What is expected:
Reproduce the material in full, exactly as written.

Information provided:

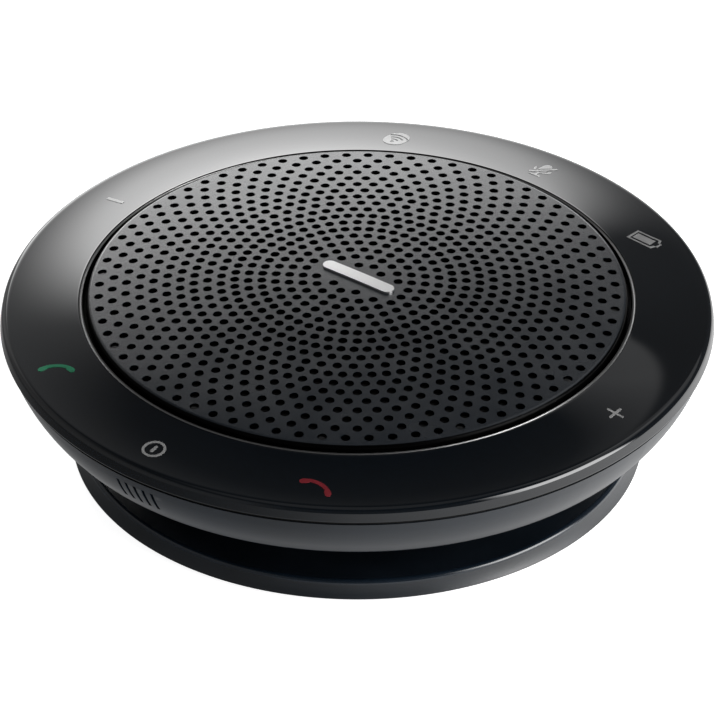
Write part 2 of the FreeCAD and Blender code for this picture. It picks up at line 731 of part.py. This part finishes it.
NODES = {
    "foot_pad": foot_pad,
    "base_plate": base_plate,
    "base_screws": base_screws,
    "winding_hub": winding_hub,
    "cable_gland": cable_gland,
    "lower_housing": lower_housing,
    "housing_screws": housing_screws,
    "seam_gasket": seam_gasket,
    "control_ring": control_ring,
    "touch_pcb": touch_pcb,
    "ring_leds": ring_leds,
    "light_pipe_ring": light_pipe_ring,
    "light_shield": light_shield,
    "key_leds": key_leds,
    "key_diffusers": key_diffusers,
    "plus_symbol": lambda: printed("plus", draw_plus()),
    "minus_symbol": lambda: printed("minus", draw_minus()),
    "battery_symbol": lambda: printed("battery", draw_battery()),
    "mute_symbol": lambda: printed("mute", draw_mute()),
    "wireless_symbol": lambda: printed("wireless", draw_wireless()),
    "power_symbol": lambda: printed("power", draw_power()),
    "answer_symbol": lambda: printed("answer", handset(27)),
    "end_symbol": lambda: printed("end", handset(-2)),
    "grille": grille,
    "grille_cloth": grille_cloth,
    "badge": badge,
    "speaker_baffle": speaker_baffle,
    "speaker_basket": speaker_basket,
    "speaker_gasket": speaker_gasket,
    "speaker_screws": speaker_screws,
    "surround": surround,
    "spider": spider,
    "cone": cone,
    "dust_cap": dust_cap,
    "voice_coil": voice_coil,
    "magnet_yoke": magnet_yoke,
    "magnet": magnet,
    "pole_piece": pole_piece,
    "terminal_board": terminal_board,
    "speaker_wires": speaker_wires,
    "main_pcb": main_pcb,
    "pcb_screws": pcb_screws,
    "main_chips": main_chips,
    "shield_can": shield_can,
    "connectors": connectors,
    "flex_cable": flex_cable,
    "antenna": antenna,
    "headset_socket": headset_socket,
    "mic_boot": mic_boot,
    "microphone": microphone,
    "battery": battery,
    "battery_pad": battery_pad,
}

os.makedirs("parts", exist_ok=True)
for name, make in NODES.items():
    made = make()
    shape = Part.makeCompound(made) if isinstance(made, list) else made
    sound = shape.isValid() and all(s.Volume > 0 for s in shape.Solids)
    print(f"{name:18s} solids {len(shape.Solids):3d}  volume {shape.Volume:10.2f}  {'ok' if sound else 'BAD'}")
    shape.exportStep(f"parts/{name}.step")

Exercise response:
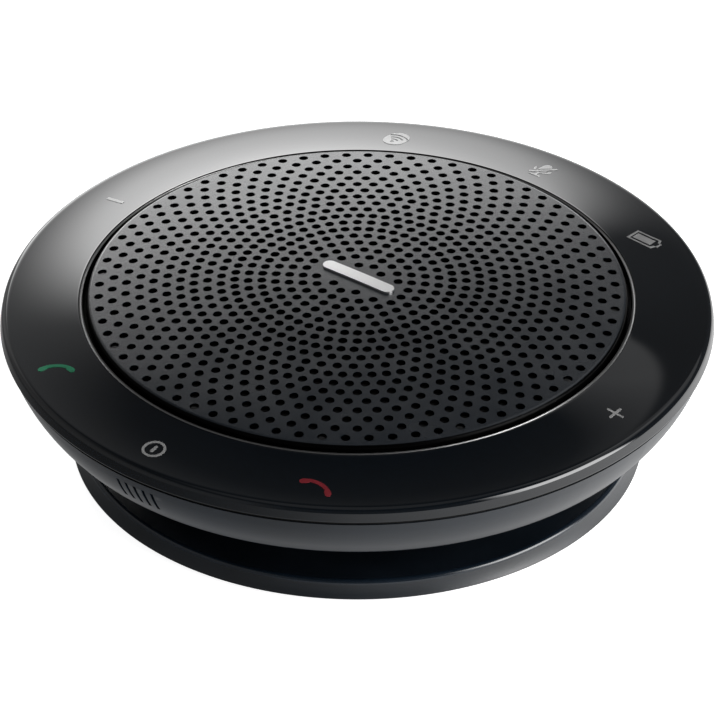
Write part 2 of the FreeCAD and Blender code for this picture. It picks up at line 731 of part.py. This part finishes it.
NODES = {
    "foot_pad": foot_pad,
    "base_plate": base_plate,
    "base_screws": base_screws,
    "winding_hub": winding_hub,
    "cable_gland": cable_gland,
    "lower_housing": lower_housing,
    "housing_screws": housing_screws,
    "seam_gasket": seam_gasket,
    "control_ring": control_ring,
    "touch_pcb": touch_pcb,
    "ring_leds": ring_leds,
    "light_pipe_ring": light_pipe_ring,
    "light_shield": light_shield,
    "key_leds": key_leds,
    "key_diffusers": key_diffusers,
    "plus_symbol": lambda: printed("plus", draw_plus()),
    "minus_symbol": lambda: printed("minus", draw_minus()),
    "battery_symbol": lambda: printed("battery", draw_battery()),
    "mute_symbol": lambda: printed("mute", draw_mute()),
    "wireless_symbol": lambda: printed("wireless", draw_wireless()),
    "power_symbol": lambda: printed("power", draw_power()),
    "answer_symbol": lambda: printed("answer", handset(27)),
    "end_symbol": lambda: printed("end", handset(-2)),
    "grille": grille,
    "grille_cloth": grille_cloth,
    "badge": badge,
    "speaker_baffle": speaker_baffle,
    "speaker_basket": speaker_basket,
    "speaker_gasket": speaker_gasket,
    "speaker_screws": speaker_screws,
    "surround": surround,
    "spider": spider,
    "cone": cone,
    "dust_cap": dust_cap,
    "voice_coil": voice_coil,
    "magnet_yoke": magnet_yoke,
    "magnet": magnet,
    "pole_piece": pole_piece,
    "terminal_board": terminal_board,
    "speaker_wires": speaker_wires,
    "main_pcb": main_pcb,
    "pcb_screws": pcb_screws,
    "main_chips": main_chips,
    "shield_can": shield_can,
    "connectors": connectors,
    "flex_cable": flex_cable,
    "antenna": antenna,
    "headset_socket": headset_socket,
    "mic_boot": mic_boot,
    "microphone": microphone,
    "battery": battery,
    "battery_pad": battery_pad,
}

os.makedirs("parts", exist_ok=True)
for name, make in NODES.items():
    made = make()
    shape = Part.makeCompound(made) if isinstance(made, list) else made
    sound = shape.isValid() and all(s.Volume > 0 for s in shape.Solids)
    print(f"{name:18s} solids {len(shape.Solids):3d}  volume {shape.Volume:10.2f}  {'ok' if sound else 'BAD'}")
    shape.exportStep(f"parts/{name}.step")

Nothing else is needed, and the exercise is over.